● **EXERCISE BRIEF**
From the data that follows, print exactly the lines starting at the one containing "---- The stone" and ending at the one containing "for node in"; include both of them and nothing more.

# START OF DATA EXCERPTS

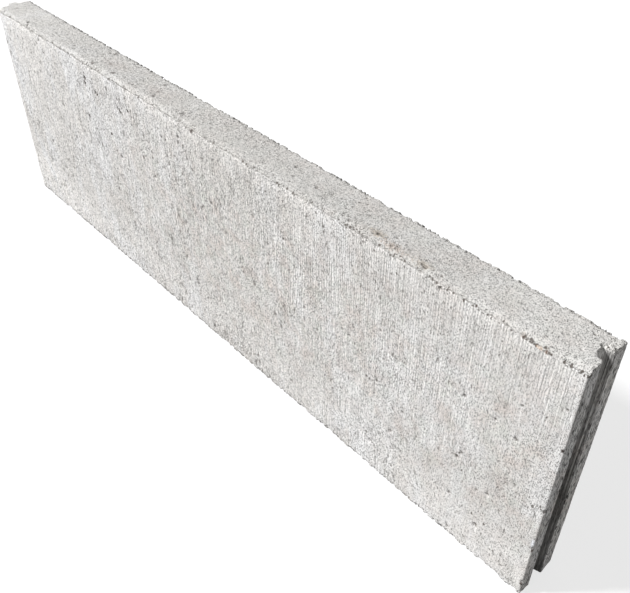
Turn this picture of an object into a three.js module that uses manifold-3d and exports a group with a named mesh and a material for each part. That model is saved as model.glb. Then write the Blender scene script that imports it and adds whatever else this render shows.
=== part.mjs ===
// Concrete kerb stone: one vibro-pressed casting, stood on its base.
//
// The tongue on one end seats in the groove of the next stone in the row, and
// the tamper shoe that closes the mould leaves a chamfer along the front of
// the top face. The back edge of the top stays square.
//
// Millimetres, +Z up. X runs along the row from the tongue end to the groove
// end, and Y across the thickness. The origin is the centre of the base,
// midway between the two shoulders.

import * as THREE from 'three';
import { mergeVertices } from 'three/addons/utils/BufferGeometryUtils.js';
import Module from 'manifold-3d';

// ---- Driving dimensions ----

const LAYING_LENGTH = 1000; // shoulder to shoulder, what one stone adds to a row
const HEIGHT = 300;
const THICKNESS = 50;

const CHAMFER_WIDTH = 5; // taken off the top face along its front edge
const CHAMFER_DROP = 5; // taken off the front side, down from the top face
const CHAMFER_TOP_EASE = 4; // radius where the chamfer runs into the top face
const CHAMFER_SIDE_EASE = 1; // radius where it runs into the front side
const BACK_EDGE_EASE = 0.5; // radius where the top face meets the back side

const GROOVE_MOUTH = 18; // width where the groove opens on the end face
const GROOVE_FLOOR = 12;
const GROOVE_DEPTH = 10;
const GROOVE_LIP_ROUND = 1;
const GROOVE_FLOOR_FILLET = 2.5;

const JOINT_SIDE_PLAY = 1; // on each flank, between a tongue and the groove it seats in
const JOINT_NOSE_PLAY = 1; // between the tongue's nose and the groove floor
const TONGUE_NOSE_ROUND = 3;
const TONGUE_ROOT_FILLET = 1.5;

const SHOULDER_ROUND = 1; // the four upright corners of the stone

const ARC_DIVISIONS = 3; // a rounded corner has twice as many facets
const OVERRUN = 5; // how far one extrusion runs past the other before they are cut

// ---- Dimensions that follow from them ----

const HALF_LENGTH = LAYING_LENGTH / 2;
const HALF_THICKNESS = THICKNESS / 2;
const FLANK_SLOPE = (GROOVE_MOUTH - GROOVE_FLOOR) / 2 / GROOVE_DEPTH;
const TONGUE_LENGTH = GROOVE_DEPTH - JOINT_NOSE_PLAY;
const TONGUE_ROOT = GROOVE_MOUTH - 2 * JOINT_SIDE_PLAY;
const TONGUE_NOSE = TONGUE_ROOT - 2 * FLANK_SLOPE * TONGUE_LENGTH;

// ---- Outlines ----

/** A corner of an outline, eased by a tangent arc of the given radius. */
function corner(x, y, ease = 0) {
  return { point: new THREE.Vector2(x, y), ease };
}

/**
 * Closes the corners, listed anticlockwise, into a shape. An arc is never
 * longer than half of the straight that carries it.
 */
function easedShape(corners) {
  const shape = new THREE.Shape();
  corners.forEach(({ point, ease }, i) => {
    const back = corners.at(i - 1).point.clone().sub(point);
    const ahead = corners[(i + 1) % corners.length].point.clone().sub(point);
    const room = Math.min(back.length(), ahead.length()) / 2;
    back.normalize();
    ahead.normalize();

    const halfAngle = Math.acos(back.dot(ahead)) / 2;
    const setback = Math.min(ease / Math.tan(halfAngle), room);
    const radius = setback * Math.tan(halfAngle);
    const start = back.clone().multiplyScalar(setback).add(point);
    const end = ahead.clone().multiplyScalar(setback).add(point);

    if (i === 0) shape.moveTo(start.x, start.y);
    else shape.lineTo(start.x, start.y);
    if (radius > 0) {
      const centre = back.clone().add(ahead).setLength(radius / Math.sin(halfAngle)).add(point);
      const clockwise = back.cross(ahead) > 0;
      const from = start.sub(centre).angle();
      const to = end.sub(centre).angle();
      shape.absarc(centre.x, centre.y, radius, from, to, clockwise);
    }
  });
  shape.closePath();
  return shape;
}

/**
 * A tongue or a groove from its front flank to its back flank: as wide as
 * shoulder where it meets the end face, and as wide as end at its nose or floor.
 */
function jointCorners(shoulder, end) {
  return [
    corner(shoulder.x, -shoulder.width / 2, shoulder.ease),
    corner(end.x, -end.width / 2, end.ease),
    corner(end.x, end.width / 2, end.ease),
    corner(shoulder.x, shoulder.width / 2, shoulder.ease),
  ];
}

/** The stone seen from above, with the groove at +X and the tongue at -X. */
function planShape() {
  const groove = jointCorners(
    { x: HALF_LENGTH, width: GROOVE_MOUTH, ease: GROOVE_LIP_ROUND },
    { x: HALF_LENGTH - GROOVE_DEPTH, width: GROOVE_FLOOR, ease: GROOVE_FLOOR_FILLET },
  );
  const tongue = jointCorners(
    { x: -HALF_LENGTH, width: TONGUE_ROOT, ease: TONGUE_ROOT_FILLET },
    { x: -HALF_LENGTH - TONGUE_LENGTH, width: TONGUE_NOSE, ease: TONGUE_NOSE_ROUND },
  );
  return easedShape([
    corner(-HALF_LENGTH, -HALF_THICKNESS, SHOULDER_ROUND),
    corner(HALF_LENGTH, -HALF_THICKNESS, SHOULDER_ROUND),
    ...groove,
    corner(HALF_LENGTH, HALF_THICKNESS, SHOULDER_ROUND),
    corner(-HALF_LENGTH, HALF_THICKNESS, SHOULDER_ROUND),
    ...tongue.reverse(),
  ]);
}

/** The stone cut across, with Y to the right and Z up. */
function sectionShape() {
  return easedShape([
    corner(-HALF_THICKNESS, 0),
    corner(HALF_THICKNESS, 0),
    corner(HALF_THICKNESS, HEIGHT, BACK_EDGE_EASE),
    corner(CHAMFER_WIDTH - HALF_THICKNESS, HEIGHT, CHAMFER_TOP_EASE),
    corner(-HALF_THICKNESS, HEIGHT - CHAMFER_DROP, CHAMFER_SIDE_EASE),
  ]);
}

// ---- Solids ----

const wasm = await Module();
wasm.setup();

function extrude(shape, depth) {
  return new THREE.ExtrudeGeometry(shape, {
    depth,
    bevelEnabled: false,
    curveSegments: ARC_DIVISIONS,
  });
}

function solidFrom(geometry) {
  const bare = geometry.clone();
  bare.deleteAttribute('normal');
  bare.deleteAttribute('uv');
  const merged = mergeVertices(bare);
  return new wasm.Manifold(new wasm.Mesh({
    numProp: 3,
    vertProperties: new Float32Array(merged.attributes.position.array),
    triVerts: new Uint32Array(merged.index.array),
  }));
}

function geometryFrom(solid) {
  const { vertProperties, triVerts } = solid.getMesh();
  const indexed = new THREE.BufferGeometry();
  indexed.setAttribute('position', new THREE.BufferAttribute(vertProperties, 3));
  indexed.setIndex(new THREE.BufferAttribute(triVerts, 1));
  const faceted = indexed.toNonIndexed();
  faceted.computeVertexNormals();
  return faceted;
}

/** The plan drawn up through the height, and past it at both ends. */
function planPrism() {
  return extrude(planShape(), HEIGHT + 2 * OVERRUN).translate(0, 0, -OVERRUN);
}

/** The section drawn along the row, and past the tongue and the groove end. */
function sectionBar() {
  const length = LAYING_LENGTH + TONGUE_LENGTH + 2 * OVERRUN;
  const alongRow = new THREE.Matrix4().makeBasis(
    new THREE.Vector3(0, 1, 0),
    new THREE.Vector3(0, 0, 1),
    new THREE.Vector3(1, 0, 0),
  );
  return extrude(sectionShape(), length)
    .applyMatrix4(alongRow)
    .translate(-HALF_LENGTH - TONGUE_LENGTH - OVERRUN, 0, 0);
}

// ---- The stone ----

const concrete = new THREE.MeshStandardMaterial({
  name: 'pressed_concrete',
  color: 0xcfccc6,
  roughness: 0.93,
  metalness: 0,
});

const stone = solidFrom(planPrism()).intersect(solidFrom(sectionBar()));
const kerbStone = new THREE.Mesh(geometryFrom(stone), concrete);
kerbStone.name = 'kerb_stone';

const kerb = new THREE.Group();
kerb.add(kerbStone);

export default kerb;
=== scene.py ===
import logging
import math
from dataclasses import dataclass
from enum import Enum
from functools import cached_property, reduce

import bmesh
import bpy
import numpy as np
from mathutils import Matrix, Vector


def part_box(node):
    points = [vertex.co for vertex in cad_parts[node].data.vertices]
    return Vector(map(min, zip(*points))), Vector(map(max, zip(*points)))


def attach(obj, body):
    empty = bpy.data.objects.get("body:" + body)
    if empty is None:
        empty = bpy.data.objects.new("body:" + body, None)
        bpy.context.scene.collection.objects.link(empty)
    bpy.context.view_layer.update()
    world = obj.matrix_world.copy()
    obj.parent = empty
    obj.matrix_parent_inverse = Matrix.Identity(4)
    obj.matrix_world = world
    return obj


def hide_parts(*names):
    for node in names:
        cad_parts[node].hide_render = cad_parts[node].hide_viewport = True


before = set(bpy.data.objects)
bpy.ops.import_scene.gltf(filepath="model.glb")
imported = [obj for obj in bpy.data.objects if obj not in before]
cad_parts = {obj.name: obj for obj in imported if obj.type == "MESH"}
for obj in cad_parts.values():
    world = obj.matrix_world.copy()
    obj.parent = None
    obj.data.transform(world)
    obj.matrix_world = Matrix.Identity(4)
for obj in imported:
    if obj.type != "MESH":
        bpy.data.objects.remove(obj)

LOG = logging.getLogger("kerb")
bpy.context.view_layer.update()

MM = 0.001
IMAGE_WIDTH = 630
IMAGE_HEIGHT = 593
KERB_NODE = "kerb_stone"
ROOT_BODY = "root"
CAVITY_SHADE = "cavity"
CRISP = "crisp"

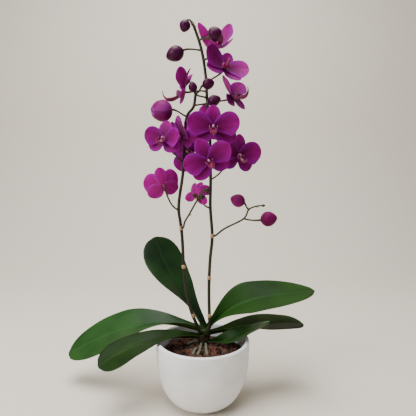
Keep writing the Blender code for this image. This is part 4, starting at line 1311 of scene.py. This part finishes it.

# END OF DATA EXCERPTS

● **ANSWER BELOW**
// ---- The stone ----

const concrete = new THREE.MeshStandardMaterial({
  name: 'pressed_concrete',
  color: 0xcfccc6,
  roughness: 0.93,
  metalness: 0,
});

const stone = solidFrom(planPrism()).intersect(solidFrom(sectionBar()));
const kerbStone = new THREE.Mesh(geometryFrom(stone), concrete);
kerbStone.name = 'kerb_stone';

const kerb = new THREE.Group();
kerb.add(kerbStone);

export default kerb;
=== scene.py ===
import logging
import math
from dataclasses import dataclass
from enum import Enum
from functools import cached_property, reduce

import bmesh
import bpy
import numpy as np
from mathutils import Matrix, Vector


def part_box(node):
    points = [vertex.co for vertex in cad_parts[node].data.vertices]
    return Vector(map(min, zip(*points))), Vector(map(max, zip(*points)))


def attach(obj, body):
    empty = bpy.data.objects.get("body:" + body)
    if empty is None:
        empty = bpy.data.objects.new("body:" + body, None)
        bpy.context.scene.collection.objects.link(empty)
    bpy.context.view_layer.update()
    world = obj.matrix_world.copy()
    obj.parent = empty
    obj.matrix_parent_inverse = Matrix.Identity(4)
    obj.matrix_world = world
    return obj


def hide_parts(*names):
    for node in names:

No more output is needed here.